In Europese hoofdsteden wordt deze week met meer dan gemiddelde belangstelling de jaarlijkse toespraak afgewacht van voorzitter Ursula von der Leyen. Zij houdt woensdag in het Europees Parlement in Straatsburg haar jaarlijkse State of the Union-toespraak, de laatste in de zittingsperiode van de huidige commissie.
Grote vragen op dit moment zijn: houden we vast aan de Green Deal, inclusief aanpassingen in de landbouw, hoe om te gaan met dwarsligger Polen en een solistische Poolse landbouwcommissaris, en wat te doen met de tien hoopvolle aspirant-EU-landen?
Er wordt momenteel veel over gespeculeerd, amper negen maanden voor de Europese verkiezingen en zo’n anderhalf jaar voor de samenstelling van een nieuwe Commissarissenploeg. Von der Leyen wil graag herbenoemd worden, maar zal dan wel de komende anderhalf jaar ongeschonden uit de strijd tevoorschijn moeten komen.
De meningen lopen uiteen, maar bijna iedereen is het erover eens dat haar toespraak de cyclus zal afsluiten die ze bij haar benoeming in december 2019 begon met het uitvouwen van de Green Deal-filosofie.
Hoewel die missie door haar toenmalige rechterhand en eerste vicevoorzitter Frans Timmermans theoretisch en wet-technisch vrijwel voltooid is, zijn veel kwesties van landbouw en biodiversiteit er nog verre van verwijderd. Het is bovendien ook politiek dynamiet geworden.
Ursula von der Leyen staat voor de keus: vasthouden aan de ambitieuze Green Deal-doelstellingen of afzwakkingen incalculeren. Verscheidene belangengroepen hebben er al op aangedrongen vast te houden aan het verbod op het gebruik van glyfosaat. Ook vragen ze de voorgenomen modernisering van de EU-regels voor dierenwelzijn niet op de lange baan te schuiven.
De invloedrijke Europese agrarische koepelorganisatie Copa-Cosega daarentegen heeft al aangedrongen op aanpassingen. “We hebben een Europese Unie nodig die afstand neemt van dogmatisme en weer begint te praten met plattelandsgemeenschappen.

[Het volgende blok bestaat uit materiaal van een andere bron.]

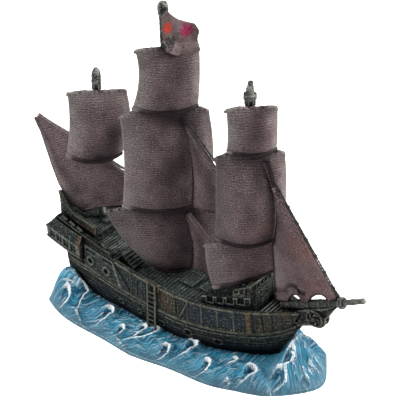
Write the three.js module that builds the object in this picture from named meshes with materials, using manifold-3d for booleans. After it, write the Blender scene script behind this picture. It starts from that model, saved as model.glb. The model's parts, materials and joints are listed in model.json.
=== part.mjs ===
// A painted model of a three-masted sailing ship on a carved sea base.
// Millimetres. +X is the bow, +Y is port, +Z is up. The origin is the middle of the base underside.
import * as THREE from 'three';
import { mergeVertices } from 'three/addons/utils/BufferGeometryUtils.js';
import Module from 'manifold-3d';

const wasm = await Module();
wasm.setup();

// ---- driving dimensions -------------------------------------------------------------------
const GAP = 0.3;                 // clearance between neighbouring pieces
const KEEL_Z = 4;                // flat bottom of the hull, resting in the base recess
const WATER_Z = 9;               // mean sea level on the base
const BASE_LENGTH = 194;
const BASE_WIDTH = 95;           // widest abreast of the main mast
const BASE_BOW_WIDTH = 73;
const HALF_BEAM = 26.2;          // widest half-breadth of the hull
const X_MID = 5;                 // length position of the widest section
const STEM_X = 70;               // stem at the waterline
const STEM_RAKE = 0.55;          // forward rake of the stem per mm of height
const STERN_TAPER = 0.16;        // share of the beam lost at the stern
const TRANSOM_X = -79;           // stern post at the waterline
const BULWARK_HEIGHT = 7.5;      // rail height above the main deck
const BULWARK_THICK = 1.6;
const BLOCK_TOP_Z = 45;          // the hull block rises no higher than this under the quarterdeck
const QUARTER_FRONT_X = -38;     // forward face of the quarterdeck
const QUARTER_BACK_X = -92;
const POOP_FRONT_X = -60;
const POOP_BACK_X = -88.6;
const POOP_Z = 53;
const FORECASTLE_X = [28, 57];
const LADDER_X = -9;
const MAIN_X = -16.5;            // mast positions along the centreline
const FORE_X = 45;
const MIZZEN_X = -70;
const MAST_R = [2.2, 1.5];       // mast radius at the deck and at the head
const YARD_R = 1.1;
const YARD_OUT = 3.4;            // yard axis in front of the mast axis
const SAIL_BACK = 4.8;           // rear face of a sail head in front of the mast axis
const SAIL_THICK = 1.8;
const BRACE = THREE.MathUtils.degToRad(46);   // the yards are braced round by this much
const LATEEN_SWING = THREE.MathUtils.degToRad(16);   // its after end swings to starboard
const ALONG = [Math.sin(BRACE), Math.cos(BRACE)];    // yard direction, port end forward
const AHEAD = [Math.cos(BRACE), -Math.sin(BRACE)];   // the way the square sails face

const lerp = (a, b, t) => a + (b - a) * t;
const clamp = (v, lo, hi) => Math.min(hi, Math.max(lo, v));
const curve3 = ([a, b, c], t) => a + (4 * b - 3 * a - c) * t + (2 * a + 2 * c - 4 * b) * t * t;
const hill = (x, y, cx, cy, rx, ry) => Math.exp(-(((x - cx) / rx) ** 2) - ((y - cy) / ry) ** 2);

// ---- materials ------------------------------------------------------------------------------
function paint(color, roughness) {
  return new THREE.MeshStandardMaterial({ color, roughness, metalness: 0 });
}
const sailPaint = () => paint(0x6b5a59, 0.85);
const hullPaint = () => paint(0x2b302e, 0.7);
const deckPaint = () => paint(0x4a524e, 0.8);
const trimPaint = () => paint(0x5b5737, 0.7);
const sparPaint = () => paint(0x4c514c, 0.75);
const seaPaint = () => paint(0x3b86ad, 0.5);
const flagPaint = () => paint(0x5e4f50, 0.8);

// ---- geometry helpers ------------------------------------------------------------------------
function tidy(geometry) {
  geometry.deleteAttribute('normal');
  geometry.deleteAttribute('uv');
  const merged = mergeVertices(geometry, 1e-4);
  merged.computeVertexNormals();
  return merged;
}

// A box of nx*ny*nz cells whose points are moved by place(u, v, w), each from 0 to 1.
function warpedBox(nx, ny, nz, place) {
  const geometry = new THREE.BoxGeometry(1, 1, 1, nx, ny, nz);
  const points = geometry.attributes.position;
  for (let i = 0; i < points.count; i += 1) {
    const p = place(points.getX(i) + 0.5, points.getY(i) + 0.5, points.getZ(i) + 0.5);
    points.setXYZ(i, p[0], p[1], p[2]);
  }
  return tidy(geometry);
}

function toSolid(geometry) {
  const clean = tidy(geometry.clone());
  return new wasm.Manifold(new wasm.Mesh({
    numProp: 3,
    vertProperties: new Float32Array(clean.attributes.position.array),
    triVerts: new Uint32Array(clean.index.array),
  }));
}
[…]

Cruciale kwesties liggen nog steeds op tafel, of het nu gaat om gewasbescherming, nieuwe genomische technieken, dierenwelzijn, duurzame voedselsystemen of de afsluiting van onderhandelingen over het herstel van de natuur of industriële emissies. Het is om deze redenen dat de Europese landbouw en bosbouw niet buiten de State of the Union-toespraak kunnen worden gelaten!”, aldus Copa-Cosega.

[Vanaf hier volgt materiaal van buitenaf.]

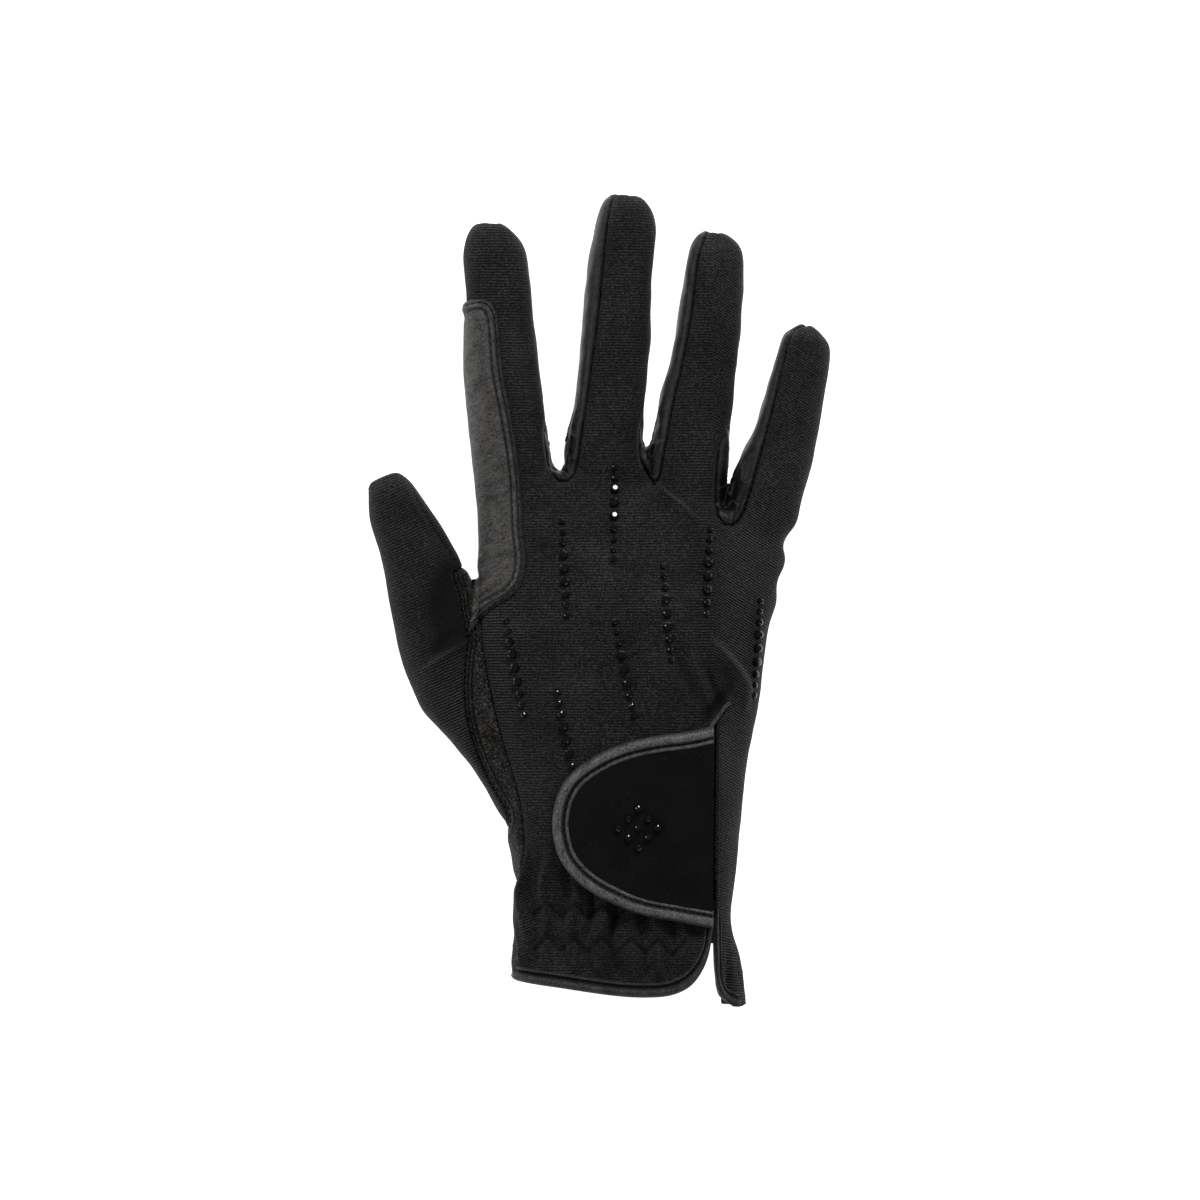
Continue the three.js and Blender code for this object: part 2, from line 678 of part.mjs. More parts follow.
// A row moved along the hand so that its last stone stays clear of the tab's upper edge.
function aboveTab(stones) {
  const last = stones.at(-1);
  const radius = stoneSizes[last.size] / 2;
  const move = tabEdgeAt(last.x) + stoneToTab + radius - last.y;
  return stones.map((place) => ({ ...place, y: place.y + move }));
}

// The tab carries a plain lozenge of stones, lozengeSide of them along each side.
const lozengeSide = 3;
const lozengeStep = 2.8;
const lozengeIndexes = [...Array(lozengeSide).keys()];
const lozengeStones = lozengeIndexes.flatMap((i) =>
  lozengeIndexes.map((j) => ({
    x: tabStart - 0.47 * tabLength + (i - j) * lozengeStep,
    y: tabMiddle - 0.02 * tabWidth + (lozengeSide - 1 - i - j) * lozengeStep,
    size: "medium",
  })),
);
const lozengeLines = [
  ...lozengeIndexes.map((i) => lozengeIndexes.map((j) => i * lozengeSide + j)),
  lozengeIndexes.map((i) => i * lozengeSide),
];

// Assembly

const cloth = { color: 0x1b1a1a, roughness: 0.85, metalness: 0 };
const leather = { color: 0x27272a, roughness: 0.55, metalness: 0 };
const bindingLeather = { color: 0x2c2c31, roughness: 0.5, metalness: 0 };
const suede = { color: 0x0e0d0e, roughness: 0.95, metalness: 0 };
const crystal = { color: 0x0a0a0c, roughness: 0.08, metalness: 0.2 };

const glove = new THREE.Group();

function addPiece(name, solid, finish) {
  const material = new THREE.MeshStandardMaterial(finish);
  const piece = new THREE.Mesh(geometryOf(solid.simplify(detail)), material);
  piece.name = name;
  glove.add(piece);
}

addPiece("back_panel", backPanel, cloth);
addPiece("palm_panel", palmPanel, leather);
addPiece("thumb_back", thumbBack, cloth);
addPiece("side_strip", sideStrip, leather);
fingerGaps.forEach((gap, i) => addPiece(gap.name, fourchettes[i], leather));
addPiece("index_patch", indexPatch, leather);
addPiece("cuff_binding", cuffBinding, bindingLeather);
addPiece("flap_binding", flapBinding, bindingLeather);
addPiece("palm_binding", palmBinding, bindingLeather);
addPiece("closure_tab", closureTab, suede);
addPiece("tab_binding", tabBinding, bindingLeather);

const backSurface = flatSurface(outerForm);
stoneRows.forEach((row, i) => {
  const endsAtTab = i === stoneRows.length - 1;
  const stones = endsAtTab ? aboveTab(rowStones(row)) : rowStones(row);
  const line = stones.map((_, n) => n);
  addPiece(`stone_row_${i + 1}`, stoneField(backSurface, stones, [line]), crystal);
});

const tabSurface = flatSurface(closureTab);
addPiece("tab_stones", stoneField(tabSurface, lozengeStones, lozengeLines), crystal);

export default glove;
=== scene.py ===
import math

import bpy
import numpy as np
from mathutils import Matrix, Vector, noise
from mathutils.bvhtree import BVHTree


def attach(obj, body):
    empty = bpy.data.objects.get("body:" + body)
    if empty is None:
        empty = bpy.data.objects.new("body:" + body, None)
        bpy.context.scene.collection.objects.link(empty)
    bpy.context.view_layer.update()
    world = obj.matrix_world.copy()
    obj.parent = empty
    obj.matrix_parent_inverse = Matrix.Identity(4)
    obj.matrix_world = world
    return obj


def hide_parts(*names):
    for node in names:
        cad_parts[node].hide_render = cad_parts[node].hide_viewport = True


# A riding glove for the right hand, dressed on its CAD frame. Lengths in the dictionaries are
# millimetres, +X to the little finger, +Y to the fingertips, +Z up out of the back of the hand.

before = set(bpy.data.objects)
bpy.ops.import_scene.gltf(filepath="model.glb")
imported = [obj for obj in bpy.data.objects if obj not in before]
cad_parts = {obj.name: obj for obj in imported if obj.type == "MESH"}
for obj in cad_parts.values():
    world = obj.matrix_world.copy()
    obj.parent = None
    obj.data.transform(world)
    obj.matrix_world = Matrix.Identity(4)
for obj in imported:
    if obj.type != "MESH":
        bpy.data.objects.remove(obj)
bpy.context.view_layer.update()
bpy.ops.object.select_all(action="DESELECT")
mm = 0.001
noise.seed_set(1)  # the tilts of the stones come out the same each run

# The hand, in sections from the cuff up to the fingers' roots
hand = {
    "width": 85.0,
    "length": 140.0,
    "thickness": 28.0,
    "knuckleSlope": 0.22,
    "fullness": 2.5,
    "widest": 0.44,  # height of a section's widest point, in shares of its top
    "sink": 0.12,  # how far a section would reach below the table
    "rings": 70,
    "around": 96,
    "voxel": 0.78,
    "tableSoftness": 0.9,
    "sections": [  # up, left, right, top, slope
        [-0.72, 0.368, 0.43, 0.8, 0],
        [-0.635, 0.368, 0.416, 0.8, 0],
        [-0.583, 0.372, 0.402, 0.8, 0],
        [-0.55, 0.364, 0.387, 0.76, 0],
        [-0.51, 0.361, 0.378, 0.78, 0],
        [-0.45, 0.361, 0.389, 0.83, 0],
        [-0.352, 0.382, 0.406, 0.92, 0],
        [-0.186, 0.443, 0.437, 1.0, 0],
        [-0.062, 0.488, 0.474, 1.01, 0],
        [0.062, 0.505, 0.498, 0.98, 0],
        [0.15, 0.484, 0.522, 0.92, 0.25],
        [0.225, 0.474, 0.54, 0.83, 0.6],
        [0.31, 0.478, 0.565, 0.72, 0.9],
        [0.382, 0.465, 0.585, 0.6, 1],
    ],
}
digits = {  # root across and up in shares of the palm, then lengths and the lean from +Y in degrees
    "index": {"across": -0.341, "up": 0.229, "length": 98.4, "lean": -5.2, "width": 22, "thickness": 17},
    "middle": {"across": -0.075, "up": 0.229, "length": 106.4, "lean": 4.2, "width": 21, "thickness": 17},
    "ring": {"across": 0.171, "up": 0.186, "length": 102.6, "lean": 7.1, "width": 20, "thickness": 16},
    "little": {"across": 0.402, "up": 0.145, "length": 83, "lean": 14.6, "width": 18.5, "thickness": 15},
    "thumb": {"across": -0.341, "up": -0.331, "length": 109.8, "lean": -20.4, "width": 24, "thickness": 18},
}
digitForm = {"fullness": 2.4, "rings": 40, "around": 48, "tipStart": 0.88, "tipLength": 0.12,
             "tipRings": 18, "blunt": 0.08}
digitSections = {  # along, left, right, top, plump
    "index": [
        [0.0, 0.2, 0.3, 0.8, 0.85], [0.16, 0.46, 0.5, 0.98, 1], [0.3, 0.47, 0.53, 1.02, 1],
        [0.55, 0.47, 0.49, 0.98, 1], [0.74, 0.415, 0.465, 0.95, 1], [0.9, 0.395, 0.45, 0.92, 1],
        [0.95, 0.35, 0.365, 0.9, 0.87], [0.98, 0.28, 0.26, 0.9, 0.68], [1.0, 0.21, 0.12, 0.9, 0.36],
    ],
    "middle": [
        [0.0, 0.5, 0.6, 0.85, 0.9], [0.27, 0.565, 0.6, 1.0, 1], [0.335, 0.56, 0.505, 1.02, 1],
        [0.42, 0.49, 0.505, 1.02, 1], [0.8, 0.435, 0.48, 0.94, 1], [0.9, 0.38, 0.475, 0.92, 1],
        [0.95, 0.335, 0.415, 0.91, 0.88], [0.98, 0.275, 0.315, 0.9, 0.66], [1.0, 0.17, 0.21, 0.9, 0.36],
    ],
    "ring": [
        [0.0, 0.6, 0.55, 0.85, 0.9], [0.34, 0.58, 0.63, 1.03, 1], [0.4, 0.495, 0.61, 1.03, 1],
        [0.5, 0.495, 0.61, 1.02, 1], [0.6, 0.4, 0.585, 0.98, 1], [0.8, 0.35, 0.565, 0.94, 1],
        [0.93, 0.34, 0.51, 0.92, 0.95], [0.975, 0.26, 0.38, 0.9, 0.7], [1.0, 0.13, 0.13, 0.9, 0.34],
    ],
    "little": [
        [0.0, 0.25, 0.2, 0.8, 0.85], [0.2, 0.52, 0.46, 1.02, 1], [0.32, 0.57, 0.545, 1.05, 1],
        [0.5, 0.52, 0.595, 1.02, 1], [0.6, 0.425, 0.575, 0.99, 1], [0.88, 0.39, 0.475, 0.92, 1],
        [0.94, 0.36, 0.41, 0.91, 0.92], [0.98, 0.2, 0.2, 0.9, 0.55], [1.0, 0.09, 0.0, 0.9, 0.26],
    ],
    "thumb": [
        [-0.1, 0.0, 0.35, 0.7, 0.5], [0.1, 0.2, 0.5, 1.12, 1], [0.2, 0.29, 0.55, 1.18, 1],
        [0.3, 0.455, 0.6, 1.18, 1], [0.4, 0.63, 0.6, 1.15, 1], [0.5, 0.63, 0.58, 1.1, 1],
        [0.7, 0.52, 0.49, 1.0, 1], [0.8, 0.44, 0.4, 0.94, 1], [0.9, 0.41, 0.3, 0.88, 1],
        [0.96, 0.335, 0.23, 0.83, 0.93], [1.0, 0.27, 0.12, 0.76, 0.6],
    ],
}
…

Daarnaast zal de huidige Commissie hoe dan ook iets moeten zeggen over de broodnodige (al eerder beloofde !) hervormingen van EU-procedures, bevoegdheden en takenpakketten. Dat is al dringend nodig met de huidige 27 lidstaten; laat staan als er een stuk of vijf of tien nieuwelingen worden toegelaten.
Uit een recente opmerking van EU-voorzitter Charles Michel valt af te leiden dat sommige staatshoofden en regeringsleiders vinden dat de EU daar in 2030 kláár voor moet zijn. Dat betekent wel dat de nieuwe commissie (2024-2029) het alleen hoeft voor te bereiden, en dat de allerlaatste beslissing pas in de periode daarná hoeft te worden genomen.